* **Request**:
Look through the data below and return each line where "None" appears.
_ _ _ _ _ _ _
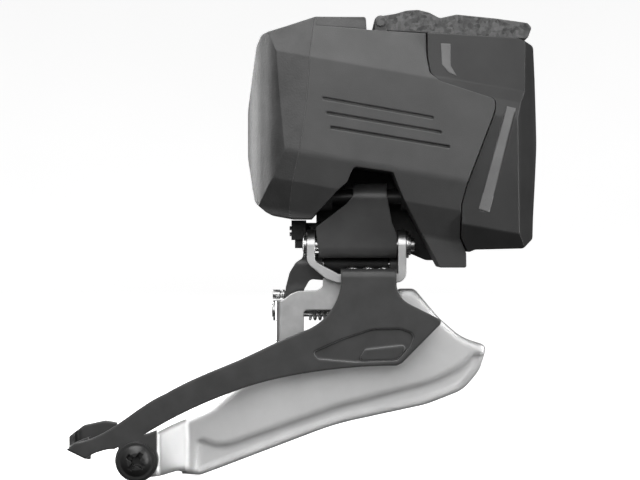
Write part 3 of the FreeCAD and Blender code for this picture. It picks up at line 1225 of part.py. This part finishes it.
def main():
    os.makedirs("parts", exist_ok=True)
    for name, shape in build().items():
        shape.exportStep(os.path.join("parts", name + ".step"))
        box = shape.BoundBox
        print(f"{name:22s} solids {len(shape.Solids)} valid {shape.isValid()} volume {shape.Volume:9.2f}"
              f"  x {box.XMin:6.1f} {box.XMax:6.1f}  y {box.YMin:6.1f} {box.YMax:6.1f}"
              f"  z {box.ZMin:6.1f} {box.ZMax:6.1f}")


main()
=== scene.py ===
import json
import math

import bmesh
import bpy
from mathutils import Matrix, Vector


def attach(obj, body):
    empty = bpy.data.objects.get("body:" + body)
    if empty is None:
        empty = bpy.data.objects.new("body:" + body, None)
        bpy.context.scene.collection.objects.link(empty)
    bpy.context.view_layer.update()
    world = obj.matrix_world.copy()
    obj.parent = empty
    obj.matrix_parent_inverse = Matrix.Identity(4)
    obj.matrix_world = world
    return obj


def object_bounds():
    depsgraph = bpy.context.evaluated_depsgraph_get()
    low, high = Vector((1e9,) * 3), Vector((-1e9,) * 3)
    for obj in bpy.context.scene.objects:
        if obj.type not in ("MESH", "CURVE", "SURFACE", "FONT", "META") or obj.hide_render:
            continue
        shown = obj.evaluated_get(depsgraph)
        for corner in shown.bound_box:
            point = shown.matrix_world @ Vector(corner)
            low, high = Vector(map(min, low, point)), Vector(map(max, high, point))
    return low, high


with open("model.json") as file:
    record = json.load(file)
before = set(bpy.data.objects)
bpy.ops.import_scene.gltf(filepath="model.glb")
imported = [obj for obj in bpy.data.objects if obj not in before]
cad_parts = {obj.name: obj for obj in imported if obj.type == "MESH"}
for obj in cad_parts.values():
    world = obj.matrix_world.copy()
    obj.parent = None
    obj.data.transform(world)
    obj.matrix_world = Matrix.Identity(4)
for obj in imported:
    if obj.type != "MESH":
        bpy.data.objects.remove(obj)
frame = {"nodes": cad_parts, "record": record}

# The looks of a front derailleur: a finish for every CAD part, two strips on the battery painted light as
# highlights of its bevels, a studio and a camera. Edges look rounded by shading only; the CAD parts keep
# their own meshes.
# Lengths are in metres, in the frame of the CAD: +X forward on the bike, +Y inboard, +Z up.

MM = 0.001
cad_low, cad_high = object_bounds()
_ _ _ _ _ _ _
* **Right answer**:
    if empty is None:
        empty = bpy.data.objects.new("body:" + body, None)
    obj.parent = None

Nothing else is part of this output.